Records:
┏━━
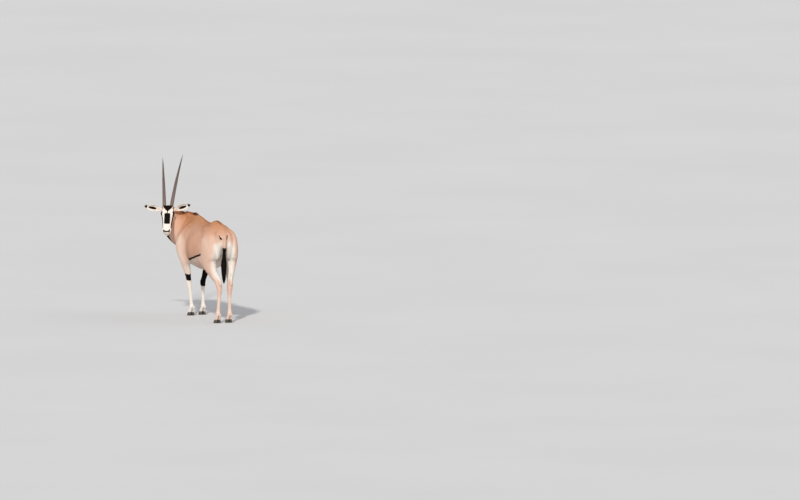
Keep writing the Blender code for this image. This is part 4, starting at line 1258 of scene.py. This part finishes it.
# %% Group that mixes the markings
FAWN, PALE_FAWN = (0.675, 0.402, 0.280, 1.0), (0.800, 0.600, 0.495, 1.0)
WARM_FAWN, CHESTNUT = (0.560, 0.265, 0.130, 1.0), (0.130, 0.058, 0.034, 1.0)
CREAM, BLACK_HAIR = (0.825, 0.760, 0.690, 1.0), (0.006, 0.003, 0.003, 1.0)
WHITE_STEP, BLACK_STEP = (0.15, 0.85), (0.38, 0.62)      # where in a mask its colour sets in


def mix_colour(tree, factor, first, second, blend="MIX"):
    """A mix of two colours; returns the output socket."""
    inputs = {0: factor, 6: first, 7: second}
    return node(tree, "ShaderNodeMix", inputs, data_type="RGBA", blend_type=blend).outputs[2]


def math_node(tree, operation, first, second=0.0):
    return node(tree, "ShaderNodeMath", {0: first, 1: second}, operation=operation).outputs[0]


def centred(tree, value, strength):
    """Noise moved to lie about 0, times a strength."""
    return math_node(tree, "MULTIPLY", math_node(tree, "SUBTRACT", value, 0.5), strength)


markings_group = new_group(
    "marked_hair", "ShaderNodeTree",
    [("Masks", "NodeSocketColor", None), ("Pale", "NodeSocketFloat", 0.0),
     ("Place", "NodeSocketVector", None), ("Fray", "NodeSocketFloat", 0.35),
     ("Mottle", "NodeSocketFloat", 0.25), ("Grain Scale", "NodeSocketFloat", 260.0)],
    [("Colour", "NodeSocketColor"), ("Grain", "NodeSocketFloat")])
tree = markings_group
start, end = node(tree, "NodeGroupInput"), node(tree, "NodeGroupOutput")
masks = node(tree, "ShaderNodeSeparateColor", {"Color": start.outputs["Masks"]}).outputs
fine = noise(tree, start.outputs["Place"], start.outputs["Grain Scale"], 2.0)
coarse = noise(tree, start.outputs["Place"], 7.0, 4.0)
shift = centred(tree, fine, start.outputs["Fray"])
# The first half of the warm mask goes from fawn to warm fawn, and the second half on to chestnut
twice_warm = math_node(tree, "MULTIPLY", masks["Blue"], 2.0)
chestnut_share = math_node(tree, "MAXIMUM", math_node(tree, "SUBTRACT", twice_warm, 1.0), 0.0)
ground_tone = mix_colour(tree, math_node(tree, "MINIMUM", twice_warm, 1.0), FAWN, WARM_FAWN)
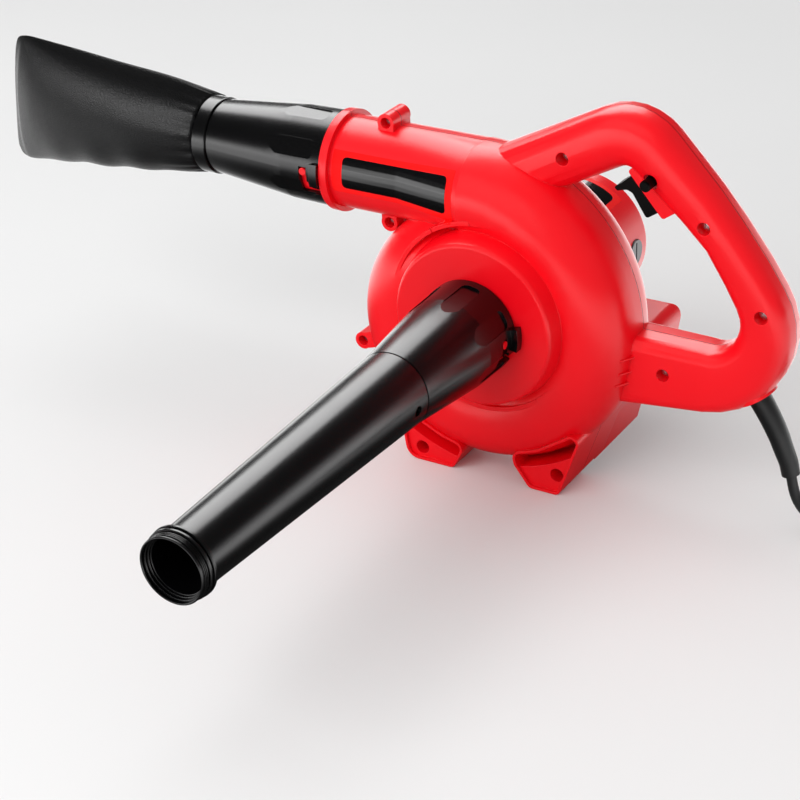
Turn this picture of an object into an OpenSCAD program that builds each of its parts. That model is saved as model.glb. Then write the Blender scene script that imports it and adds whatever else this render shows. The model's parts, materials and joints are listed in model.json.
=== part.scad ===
// Corded electric blower set up for suction: a scroll housing in two halves with a loop handle,
// a suction pipe on the intake and a dust bag on the outlet. Millimetres, +Z up, floor at z = 0.
// The fan axis runs along Y, the outlet along -X and the intake along -Y.

/* [Scroll housing] */
// Height of the fan axis above the floor
fan_h = 122; // [119:1:126]
// Radius of the scroll's lower left arc
scroll_r = 94; // [92:1:97]
// Growth of the scroll's radius from one quarter to the next
scroll_step = 10.6; // [9.6:0.2:11.4]
// Radius of the outlet tube and of the scroll's rounded rim
tube_r = 31.5; // [30.5:0.5:32.5]
// Depth of the scroll in front of the seam
scroll_front = 41; // [39:1:43]
// Wall of the moulded housings
wall = 2.5; // [2:0.25:3]
// Radius of the raised intake face
intake_r = 57; // [55:1:59]
// Distance of the intake face in front of the seam
intake_depth = 53; // [50:1:56]
// Distance of the outlet's flange face from the fan axis
outlet_len = 124.5; // [120:0.5:132]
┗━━
◆ Given exercise
Each record above should be repeated exactly as it appears.

◆ Output for this task
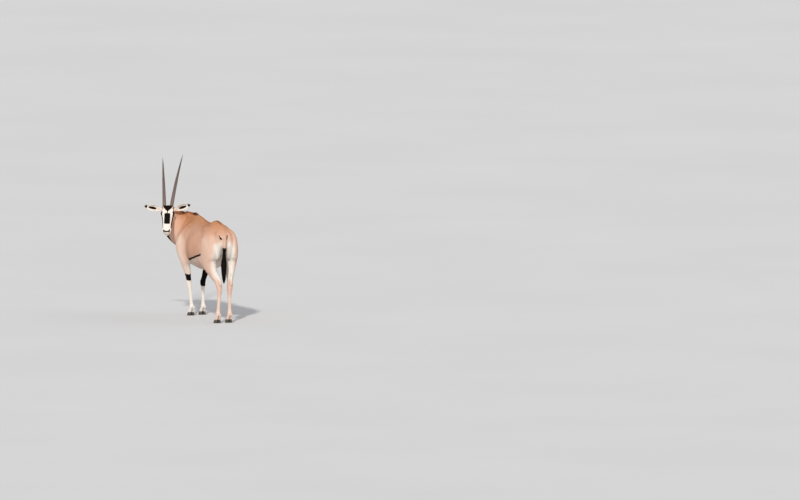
Keep writing the Blender code for this image. This is part 4, starting at line 1258 of scene.py. This part finishes it.
# %% Group that mixes the markings
FAWN, PALE_FAWN = (0.675, 0.402, 0.280, 1.0), (0.800, 0.600, 0.495, 1.0)
WARM_FAWN, CHESTNUT = (0.560, 0.265, 0.130, 1.0), (0.130, 0.058, 0.034, 1.0)
CREAM, BLACK_HAIR = (0.825, 0.760, 0.690, 1.0), (0.006, 0.003, 0.003, 1.0)
WHITE_STEP, BLACK_STEP = (0.15, 0.85), (0.38, 0.62)      # where in a mask its colour sets in


def mix_colour(tree, factor, first, second, blend="MIX"):
    """A mix of two colours; returns the output socket."""
    inputs = {0: factor, 6: first, 7: second}
    return node(tree, "ShaderNodeMix", inputs, data_type="RGBA", blend_type=blend).outputs[2]


def math_node(tree, operation, first, second=0.0):
    return node(tree, "ShaderNodeMath", {0: first, 1: second}, operation=operation).outputs[0]


def centred(tree, value, strength):
    """Noise moved to lie about 0, times a strength."""
    return math_node(tree, "MULTIPLY", math_node(tree, "SUBTRACT", value, 0.5), strength)


markings_group = new_group(
    "marked_hair", "ShaderNodeTree",
    [("Masks", "NodeSocketColor", None), ("Pale", "NodeSocketFloat", 0.0),
     ("Place", "NodeSocketVector", None), ("Fray", "NodeSocketFloat", 0.35),
     ("Mottle", "NodeSocketFloat", 0.25), ("Grain Scale", "NodeSocketFloat", 260.0)],
    [("Colour", "NodeSocketColor"), ("Grain", "NodeSocketFloat")])
tree = markings_group
start, end = node(tree, "NodeGroupInput"), node(tree, "NodeGroupOutput")
masks = node(tree, "ShaderNodeSeparateColor", {"Color": start.outputs["Masks"]}).outputs
fine = noise(tree, start.outputs["Place"], start.outputs["Grain Scale"], 2.0)
coarse = noise(tree, start.outputs["Place"], 7.0, 4.0)
shift = centred(tree, fine, start.outputs["Fray"])
# The first half of the warm mask goes from fawn to warm fawn, and the second half on to chestnut
twice_warm = math_node(tree, "MULTIPLY", masks["Blue"], 2.0)
chestnut_share = math_node(tree, "MAXIMUM", math_node(tree, "SUBTRACT", twice_warm, 1.0), 0.0)
ground_tone = mix_colour(tree, math_node(tree, "MINIMUM", twice_warm, 1.0), FAWN, WARM_FAWN)
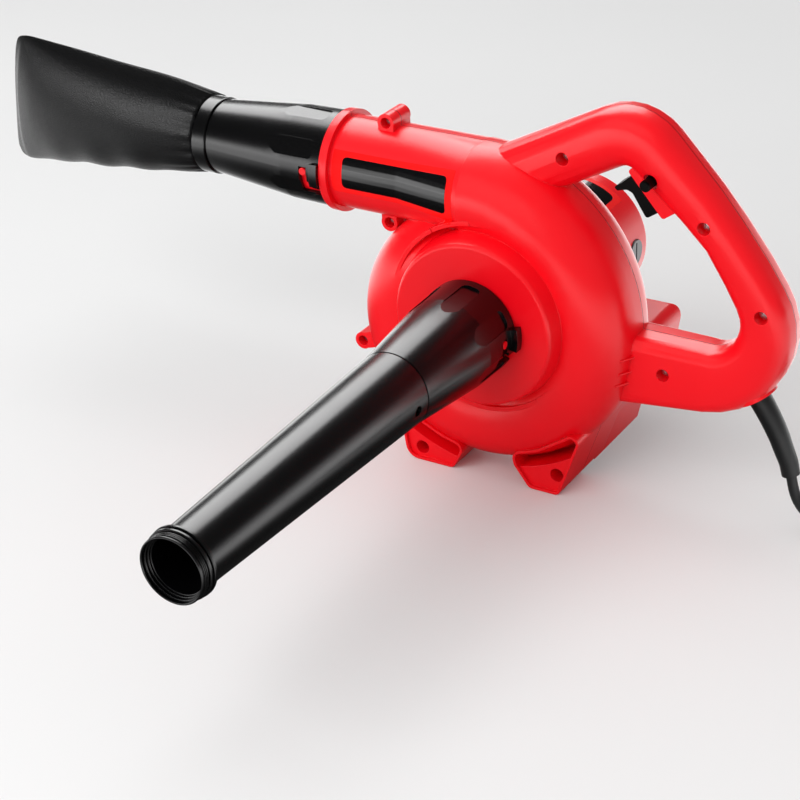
Turn this picture of an object into an OpenSCAD program that builds each of its parts. That model is saved as model.glb. Then write the Blender scene script that imports it and adds whatever else this render shows. The model's parts, materials and joints are listed in model.json.
=== part.scad ===
// Corded electric blower set up for suction: a scroll housing in two halves with a loop handle,
// a suction pipe on the intake and a dust bag on the outlet. Millimetres, +Z up, floor at z = 0.
// The fan axis runs along Y, the outlet along -X and the intake along -Y.

/* [Scroll housing] */
// Height of the fan axis above the floor
fan_h = 122; // [119:1:126]
// Radius of the scroll's lower left arc
scroll_r = 94; // [92:1:97]
// Growth of the scroll's radius from one quarter to the next
scroll_step = 10.6; // [9.6:0.2:11.4]
// Radius of the outlet tube and of the scroll's rounded rim
tube_r = 31.5; // [30.5:0.5:32.5]
// Depth of the scroll in front of the seam
scroll_front = 41; // [39:1:43]
// Wall of the moulded housings
wall = 2.5; // [2:0.25:3]
// Radius of the raised intake face
intake_r = 57; // [55:1:59]
// Distance of the intake face in front of the seam
intake_depth = 53; // [50:1:56]
// Distance of the outlet's flange face from the fan axis
outlet_len = 124.5; // [120:0.5:132]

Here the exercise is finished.